The Auto Channel
The Largest Independent Automotive Research Resource
The Largest Independent Automotive Research Resource
Official Website of the New Car Buyer

Sheldahl Signs Merger Agreement With International Flex Technologies

13 November 2000

Sheldahl Signs Definitive Merger Agreement With International Flex Technologies; New Equity Infusion Will Provide Opportunity for Company Growth
    NORTHFIELD, Minn., Nov. 10 Sheldahl Inc.
and International Flex Technologies Inc. announced today that they have
entered into a definitive Merger Agreement under which Sheldahl will acquire
International Flex Technologies ("IFT") for approximately 7.6 million shares
of common stock.
    Concurrent with the closing of the acquisition, Morgenthaler Partners
("Morgenthaler"), IFT's majority shareholder, and Ampersand Ventures
("Ampersand") will invest $25.0 million in equity capital in exchange for
approximately 4.9 million shares of Sheldahl common stock and shares of a new
series of Sheldahl preferred stock that is convertible into approximately
4.1 million shares of Sheldahl common stock.  In addition, Molex Inc.
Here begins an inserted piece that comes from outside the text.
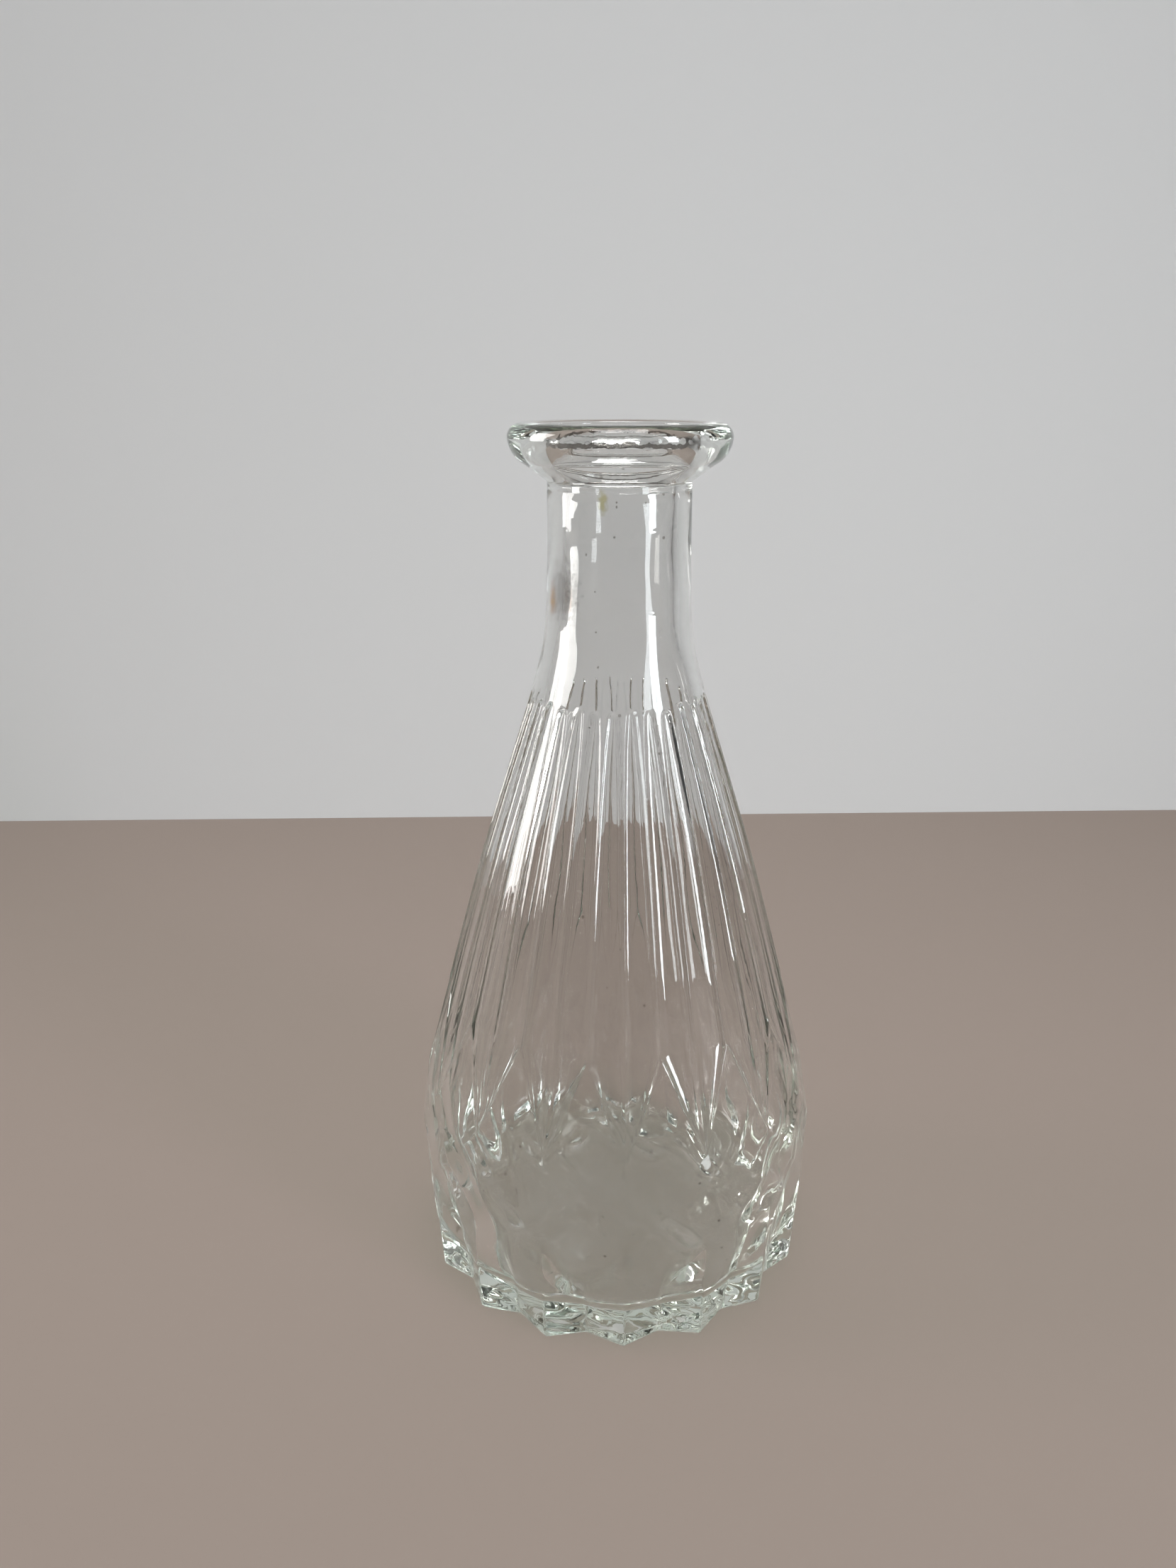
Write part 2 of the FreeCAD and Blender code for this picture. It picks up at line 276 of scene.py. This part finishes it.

("Molex"), a Sheldahl customer and joint venture partner, has agreed to join
with Morgenthaler and Ampersand in committing to purchase up to an aggregate
of $15.0 million of Sheldahl subordinated debt and warrants.  If Sheldahl
issues the full $15.0 million of notes, it will issue warrants to the note
holders to purchase approximately 2.3 million shares of Sheldahl common stock.
    As a result of these transactions, Morgenthaler, other IFT stockholders
and Ampersand will collectively hold securities representing ownership of
approximately 49% of Sheldahl on a fully diluted basis (assuming conversion of
all Sheldahl convertible securities).  In addition, Molex will increase its
ownership of Sheldahl securities and, after participation in these
transactions, will own approximately 10% of Sheldahl on a fully diluted basis.
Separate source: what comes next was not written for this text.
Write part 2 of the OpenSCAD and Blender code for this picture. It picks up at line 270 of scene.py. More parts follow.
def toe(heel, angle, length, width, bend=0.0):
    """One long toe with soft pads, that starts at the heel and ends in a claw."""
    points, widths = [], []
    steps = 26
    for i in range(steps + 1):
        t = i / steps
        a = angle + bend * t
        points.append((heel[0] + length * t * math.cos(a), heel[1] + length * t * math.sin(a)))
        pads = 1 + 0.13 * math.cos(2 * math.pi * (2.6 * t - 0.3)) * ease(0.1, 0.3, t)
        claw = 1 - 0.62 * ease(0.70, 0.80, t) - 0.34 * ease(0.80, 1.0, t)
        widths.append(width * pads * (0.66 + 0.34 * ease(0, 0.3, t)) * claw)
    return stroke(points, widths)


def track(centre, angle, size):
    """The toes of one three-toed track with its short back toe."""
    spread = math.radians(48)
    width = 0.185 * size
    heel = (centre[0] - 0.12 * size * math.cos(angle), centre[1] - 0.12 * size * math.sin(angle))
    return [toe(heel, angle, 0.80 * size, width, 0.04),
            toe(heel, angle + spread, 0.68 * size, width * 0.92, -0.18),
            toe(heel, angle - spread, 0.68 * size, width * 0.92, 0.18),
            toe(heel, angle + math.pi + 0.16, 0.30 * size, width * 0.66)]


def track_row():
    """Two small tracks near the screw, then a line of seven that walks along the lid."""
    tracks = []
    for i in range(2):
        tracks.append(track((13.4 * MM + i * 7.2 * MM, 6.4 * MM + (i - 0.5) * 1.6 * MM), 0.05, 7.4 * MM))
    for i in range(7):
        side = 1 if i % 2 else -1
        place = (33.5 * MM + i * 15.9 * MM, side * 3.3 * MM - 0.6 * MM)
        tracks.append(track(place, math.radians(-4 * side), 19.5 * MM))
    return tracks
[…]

    "We are pleased that Molex, Sheldahl's largest shareholder, has decided to
participate in this transaction," said John Lutsi, general partner at
Morgenthaler.
    Upon completion of the merger, the combined company will operate under the
Sheldahl name as a publicly traded concern, with IFT operating as a wholly
owned subsidiary of Sheldahl.  The new Board of Directors will include three
of the current directors of Sheldahl, three designees of Morgenthaler,
Ampersand and IFT and one representative from Molex.
    "We are delighted that Sheldahl and IFT are joining forces.  This new
company will combine the mature product lines of Sheldahl's core business, the
newer packaging products of IFT, Sheldahl's Micro Products and Sheldahl's
emerging products in plastic displays and wireless communication devices,"
said Sheldahl President Edward L. Lundstrom.  "In particular, we have
preserved the upside potential from chip packaging and other new products for
our shareholders. Our employees and shareholders will also benefit from IFT's
highly competent organization with proven talent, technology and operating
strength.
    "The improved liquidity afforded by our investment partners clearly paves
the road for us to finish the development and commercialization of our new
products while we simultaneously grow the core business and improve
profitability," Lundstrom continued.  "Sheldahl's Board and I fully support
these transactions.  We believe this is in our shareholders' best interests
and provides for exciting opportunities for growth and advancement for our
employees."
    "The combined company will be a major force in the marketplace, offering
world-class technology," said Donald R. Friedman, President and Chief
Executive Officer of IFT.  "Further, we can better provide for all of our
customers with the expanded capacities that Longmont offers, which clearly
compliments our Endicott location.  We believe that customers, shareholders
and employees of IFT and Sheldahl will benefit from this combination."
    The transactions are subject to a number of customary closing conditions,
including regulatory approvals, as well as compliance with Nasdaq regulations
that require either shareholder approval or advance notice to shareholders.